WHAT IS EXPECTED: Within the material below, locate the line with "centre = Matrix.Translation(Vector((-CENTRE_X, -CENTRE_Y, 0.0)))" and the line with "in imported if", then return those two lines and all lines between them, exactly as written.

DATA LINES:
+++

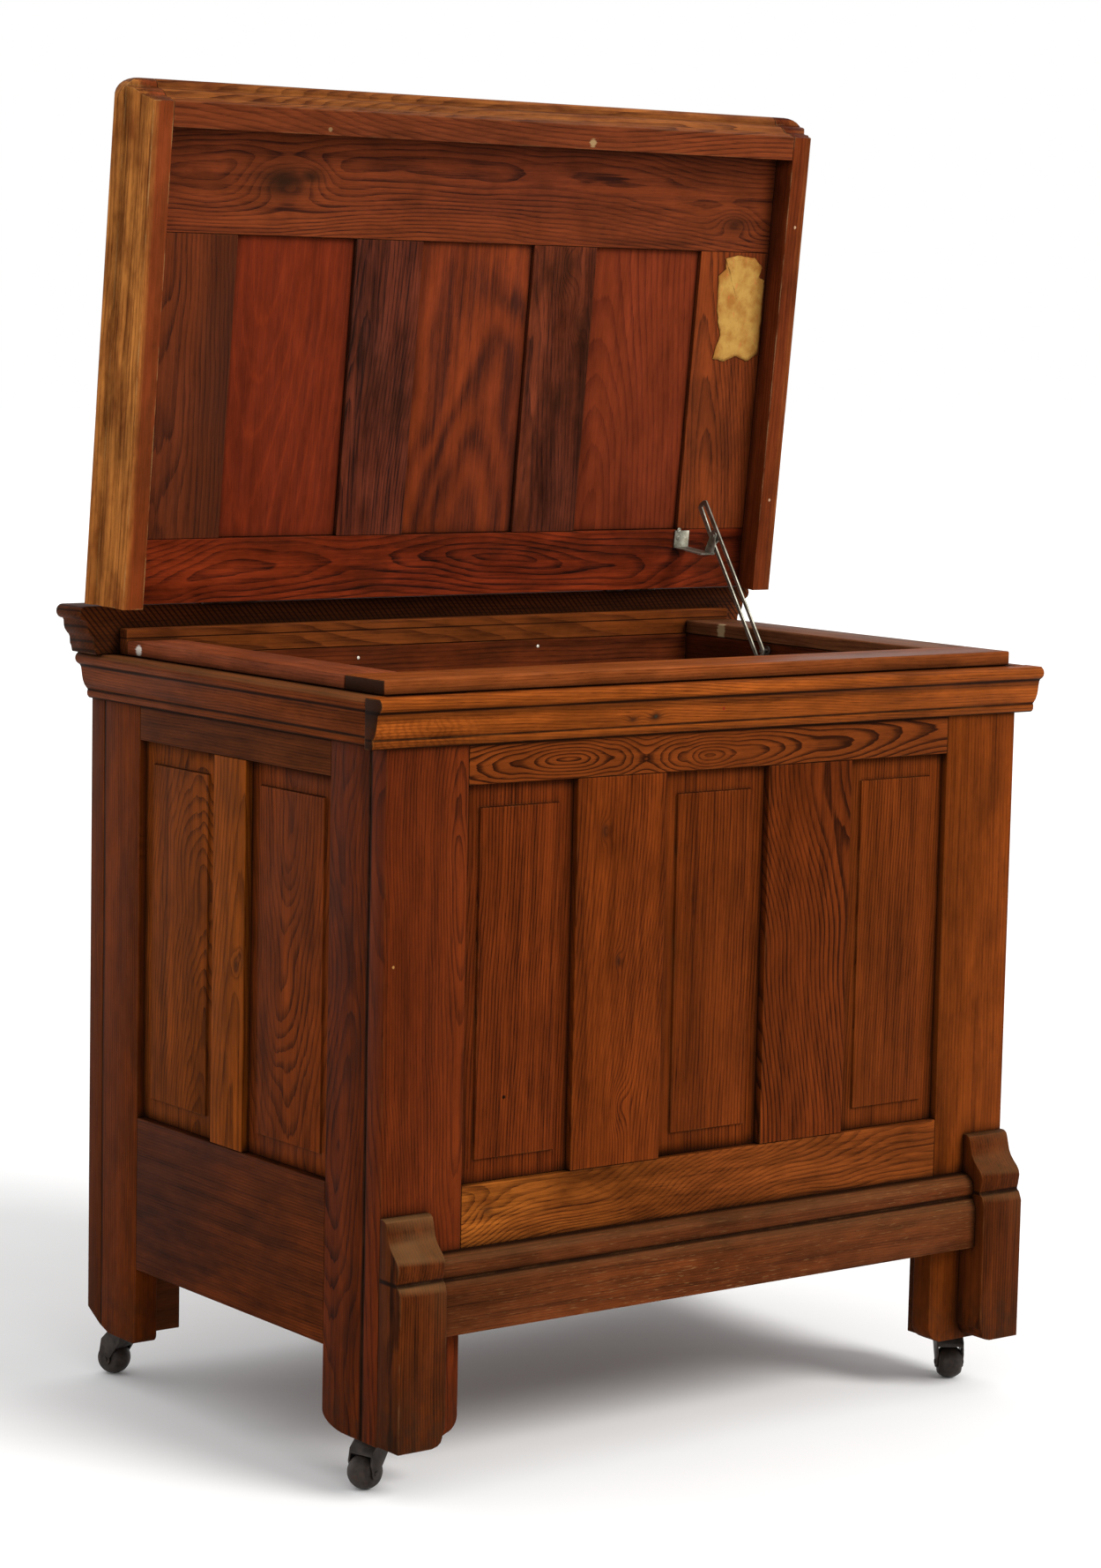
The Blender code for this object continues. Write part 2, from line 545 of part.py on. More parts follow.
def build_stay():
    """Slotted lid stay: bent bracket on the lid, arm hanging from its ear, guide pin on the wall."""
    qy, qz = closed_point(*STAY_Q)
    under = TOP_Z - LID_FRAME_T - GAP
    plate = 0.0015
    ear = STAY_X[0] - GAP
    shelf_y = lid_y(0.0520)
    bracket = box("stay_bracket", "nickel", 0.7900, ear, lid_y(0.0740), shelf_y, under - plate, under, 0)
    lug = [(shelf_y, qz + 0.0150), (shelf_y, qz - 0.0040)]
    lug += [(qy + 0.0060 * math.cos(a), qz + 0.0060 * math.sin(a))
            for a in [math.radians(-60 - 30 * i) for i in range(7)]]
    rivet_end = STAY_X[1] + GAP + 0.0012
    combine(bracket, [box_mesh(0.7900, ear, shelf_y - plate, shelf_y, qz - 0.0040, under, 0),
                      prism_mesh(lug, "x", ear - plate, ear),
                      rod_mesh(0.0024, ear - plate - 0.0010, rivet_end, "x", (qy, qz)),
                      rod_mesh(0.0042, STAY_X[1] + GAP, rivet_end, "x", (qy, qz))], "UNION")

    py, pz = STAY_P
    qy2, qz2 = STAY_Q
    length = math.hypot(qy2 - py, qz2 - pz)
    along = Vector(((qy2 - py) / length, (qz2 - pz) / length))
    across = Vector((-along.y, along.x))

    def place(a, b):
        p = Vector((py, pz)) + along * a + across * b
        return (p.x, p.y)

    tip, tail = length + STAY_ABOVE, -0.0105
    top_r, low_r = 0.0048, 0.0098
    outer = [place(tip - top_r + top_r * math.cos(t), top_r * math.sin(t))
             for t in [math.radians(-80 + 160 * i / 8) for i in range(9)]]
    outer += [place(tail + low_r - low_r * math.cos(t), low_r * math.sin(t))
              for t in [math.radians(80 - 160 * i / 8) for i in range(9)]]
    arm = prism("stay_arm", "nickel", outer, "x", *STAY_X)
    low_slot = [place(-0.0036, 0.0048), place(-0.0056, 0.0026), place(-0.0056, -0.0026), place(-0.0036, -0.0048),
                place(length - 0.0090, -0.0030), place(length - 0.0090, 0.0030)]
    top_slot = [place(length + 0.0080, 0.0022), place(length + 0.0080, -0.0022),
                place(tip - 0.0060, -0.0012), place(tip - 0.0060, 0.0012)]
    cutters = [prism_mesh(low_slot, "x", 0.80, 0.84), prism_mesh(top_slot, "x", 0.80, 0.84),
               rod_mesh(0.0028, 0.80, 0.84, "x", STAY_Q)]
    combine(arm, cutters, "DIFFERENCE")
    wall = THROAT[1] - GAP
    pin = finish("stay_wall_pin", rod_mesh(0.0025, STAY_X[1] + 0.0008, wall, "x", STAY_P), "steel", True)
    combine(pin, [rod_mesh(0.0060, wall - 0.0015, wall, "x", STAY_P)], "UNION")
    return [bracket]


# ---------------------------------------------------------------- casters
def build_casters():
    plate_top = FOOT_Z - GAP
    hub = WHEEL_R
    cheek_in, cheek_out = WHEEL_W / 2 + GAP, WHEEL_W / 2 + GAP + 0.0022
    wheel_outline = [(BORE_R, -WHEEL_W / 2), (0.0080, -WHEEL_W / 2)]
    wheel_outline += [(WHEEL_R * math.cos(math.radians(a)), WHEEL_R * math.sin(math.radians(a)))
                      for a in range(-44, 45, 11)]
    wheel_outline += [(0.0080, WHEEL_W / 2), (BORE_R, WHEEL_W / 2)]
    for name, cx, cy, heading in CASTERS:
        turn = Matrix.Translation(Vector((cx, cy, 0.0))) @ Matrix.Rotation(math.radians(heading), 4, "Z")
        fork = finish("caster_fork_" + name,
                      rod_mesh(0.0130, plate_top - 0.0035, plate_top, "z", (0.0, 0.0), 28), "iron")
        side = [(-0.0085, plate_top - 0.0010), (0.0095, plate_top - 0.0010), (0.0220, 0.0440), (0.0245, 0.0300)]
        side += arc(TRAIL, hub, 0.0070, 0.0070, 20, -200, 8)
        side += [(0.0040, 0.0290), (-0.0060, 0.0430)]
        parts = [prism_mesh(side, "y", -cheek_out, cheek_out)]
        combine(fork, parts, "UNION")
        tunnel = rod_mesh(WHEEL_R + 0.0012, -cheek_in, cheek_in, "x", (0.0, 0.0), 36)
        bmesh.ops.rotate(tunnel, verts=tunnel.verts, matrix=Matrix.Rotation(math.radians(90), 3, "Z"))
        bmesh.ops.translate(tunnel, verts=tunnel.verts, vec=Vector((TRAIL, 0.0, hub)))
        combine(fork, [tunnel], "DIFFERENCE")
        axle = rod_mesh(AXLE_R, -cheek_out - 0.0012, cheek_out + 0.0012, "x", (0.0, 0.0), 16)
        bmesh.ops.rotate(axle, verts=axle.verts, matrix=Matrix.Rotation(math.radians(90), 3, "Z"))
        bmesh.ops.translate(axle, verts=axle.verts, vec=Vector((TRAIL, 0.0, hub)))
        combine(fork, [axle], "UNION")
        fork.data.transform(turn)
        bm = lathe_mesh(wheel_outline, 36, "x")
        bmesh.ops.rotate(bm, verts=bm.verts, matrix=Matrix.Rotation(math.radians(90), 3, "Z"))
        bmesh.ops.translate(bm, verts=bm.verts, vec=Vector((TRAIL, 0.0, hub)))
        wheel = finish("caster_wheel_" + name, bm, "iron", True)
        wheel.data.transform(turn)


# ---------------------------------------------------------------- assembly
FINISHES = {
    "wood": ((0.235, 0.085, 0.026), 0.42, 0.0),
    "wood_mid": ((0.200, 0.072, 0.024), 0.42, 0.0),
    "wood_dark": ((0.150, 0.048, 0.018), 0.45, 0.0),
    "wood_gold": ((0.300, 0.120, 0.030), 0.40, 0.0),
    "wood_red": ((0.170, 0.035, 0.012), 0.38, 0.0),
    "zinc": ((0.420, 0.430, 0.420), 0.45, 0.9),
    "steel": ((0.300, 0.290, 0.270), 0.40, 1.0),
    "nickel": ((0.520, 0.520, 0.450), 0.35, 1.0),
    "iron": ((0.045, 0.042, 0.038), 0.55, 0.6),
    "paper": ((0.640, 0.500, 0.270), 0.85, 0.0),
}


def set_origin(ob, point):
    """Move an object's origin onto its joint axis without moving its shape."""
    ob.data.transform(Matrix.Translation(-point))
    ob.location = point


def main():
    clear_scene()
    build_front()
    build_left_side()
    build_right_side()
    build_back()
    build_base()
    build_cornice()
    build_coaming()
    build_rear_strip()
    build_inside()
    lid_parts = build_lid() + build_hinges() + build_stay()
    rotate_about_hinge(lid_parts, LID_OPEN)
    build_casters()

    centre = Matrix.Translation(Vector((-CENTRE_X, -CENTRE_Y, 0.0)))
    for ob in bpy.data.objects:
        ob.data.transform(centre)
        ob.data.update()
    hinge = Vector((0.0, HINGE_Y - CENTRE_Y, HINGE_Z))
    for ob in lid_parts:
        set_origin(ob, hinge)
    arm = bpy.data.objects["stay_arm"]
    set_origin(arm, Vector((STAY_X[0] - CENTRE_X, STAY_Q[0] - CENTRE_Y, STAY_Q[1])))
    for name, cx, cy, heading in CASTERS:
        a = math.radians(heading)
        set_origin(bpy.data.objects["caster_fork_" + name], Vector((cx - CENTRE_X, cy - CENTRE_Y, FOOT_Z)))
        hub = Vector((cx + TRAIL * math.cos(a) - CENTRE_X, cy + TRAIL * math.sin(a) - CENTRE_Y, WHEEL_R))
        set_origin(bpy.data.objects["caster_wheel_" + name], hub)


main()
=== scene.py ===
import json
import math

import bmesh
import bpy
import numpy as np
from mathutils import Matrix, Vector, noise


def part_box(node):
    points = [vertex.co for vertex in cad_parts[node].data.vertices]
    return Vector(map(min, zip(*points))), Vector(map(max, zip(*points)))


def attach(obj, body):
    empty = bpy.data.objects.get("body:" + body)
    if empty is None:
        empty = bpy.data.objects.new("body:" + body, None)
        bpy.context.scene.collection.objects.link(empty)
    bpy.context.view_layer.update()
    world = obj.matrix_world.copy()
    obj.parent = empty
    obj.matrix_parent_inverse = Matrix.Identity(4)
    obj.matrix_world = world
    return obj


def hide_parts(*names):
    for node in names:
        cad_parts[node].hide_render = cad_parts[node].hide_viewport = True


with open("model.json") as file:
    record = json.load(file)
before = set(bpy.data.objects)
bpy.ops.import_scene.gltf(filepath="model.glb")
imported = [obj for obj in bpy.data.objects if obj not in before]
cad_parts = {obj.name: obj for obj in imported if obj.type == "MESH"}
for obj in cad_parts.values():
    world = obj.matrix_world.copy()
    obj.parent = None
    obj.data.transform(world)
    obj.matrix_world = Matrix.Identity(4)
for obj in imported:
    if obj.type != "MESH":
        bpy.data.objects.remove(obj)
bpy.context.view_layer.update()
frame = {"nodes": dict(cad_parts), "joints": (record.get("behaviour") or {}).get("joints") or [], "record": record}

NODES = frame["nodes"]
BODY_OF = {n: b for b, ns in frame["record"]["behaviour"]["bodies"].items() for n in ns}
JOINTS = {j["name"]: j for j in frame["joints"]}
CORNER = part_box("stile_front_left")[0]
ORIGIN = Vector((CORNER.x, CORNER.y, 0.0))        # front left corner of the case, on the floor
HINGE = Vector(JOINTS["lid_hinge"]["pos_m"])
LID_ANGLE = math.radians(84.13)                   # from the open position to the shut one
CLOSE = Matrix.Translation(HINGE) @ Matrix.Rotation(LID_ANGLE, 4, "X") @ Matrix.Translation(-HINGE)
OPEN = CLOSE.inverted()
TO_OPEN_LID = OPEN @ Matrix.Translation(ORIGIN)   # case coordinates of the shut lid -> where it stands open
BOARD_ROUND = 0.0011                              # radius of a board's arrises
PANEL_ROUND = 0.0006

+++

THE REPLY:
    centre = Matrix.Translation(Vector((-CENTRE_X, -CENTRE_Y, 0.0)))
    for ob in bpy.data.objects:
        ob.data.transform(centre)
        ob.data.update()
    hinge = Vector((0.0, HINGE_Y - CENTRE_Y, HINGE_Z))
    for ob in lid_parts:
        set_origin(ob, hinge)
    arm = bpy.data.objects["stay_arm"]
    set_origin(arm, Vector((STAY_X[0] - CENTRE_X, STAY_Q[0] - CENTRE_Y, STAY_Q[1])))
    for name, cx, cy, heading in CASTERS:
        a = math.radians(heading)
        set_origin(bpy.data.objects["caster_fork_" + name], Vector((cx - CENTRE_X, cy - CENTRE_Y, FOOT_Z)))
        hub = Vector((cx + TRAIL * math.cos(a) - CENTRE_X, cy + TRAIL * math.sin(a) - CENTRE_Y, WHEEL_R))
        set_origin(bpy.data.objects["caster_wheel_" + name], hub)


main()
=== scene.py ===
import json
import math

import bmesh
import bpy
import numpy as np
from mathutils import Matrix, Vector, noise


def part_box(node):
    points = [vertex.co for vertex in cad_parts[node].data.vertices]
    return Vector(map(min, zip(*points))), Vector(map(max, zip(*points)))


def attach(obj, body):
    empty = bpy.data.objects.get("body:" + body)
    if empty is None:
        empty = bpy.data.objects.new("body:" + body, None)
        bpy.context.scene.collection.objects.link(empty)
    bpy.context.view_layer.update()
    world = obj.matrix_world.copy()
    obj.parent = empty
    obj.matrix_parent_inverse = Matrix.Identity(4)
    obj.matrix_world = world
    return obj


def hide_parts(*names):
    for node in names:
        cad_parts[node].hide_render = cad_parts[node].hide_viewport = True


with open("model.json") as file:
    record = json.load(file)
before = set(bpy.data.objects)
bpy.ops.import_scene.gltf(filepath="model.glb")
imported = [obj for obj in bpy.data.objects if obj not in before]
cad_parts = {obj.name: obj for obj in imported if obj.type == "MESH"}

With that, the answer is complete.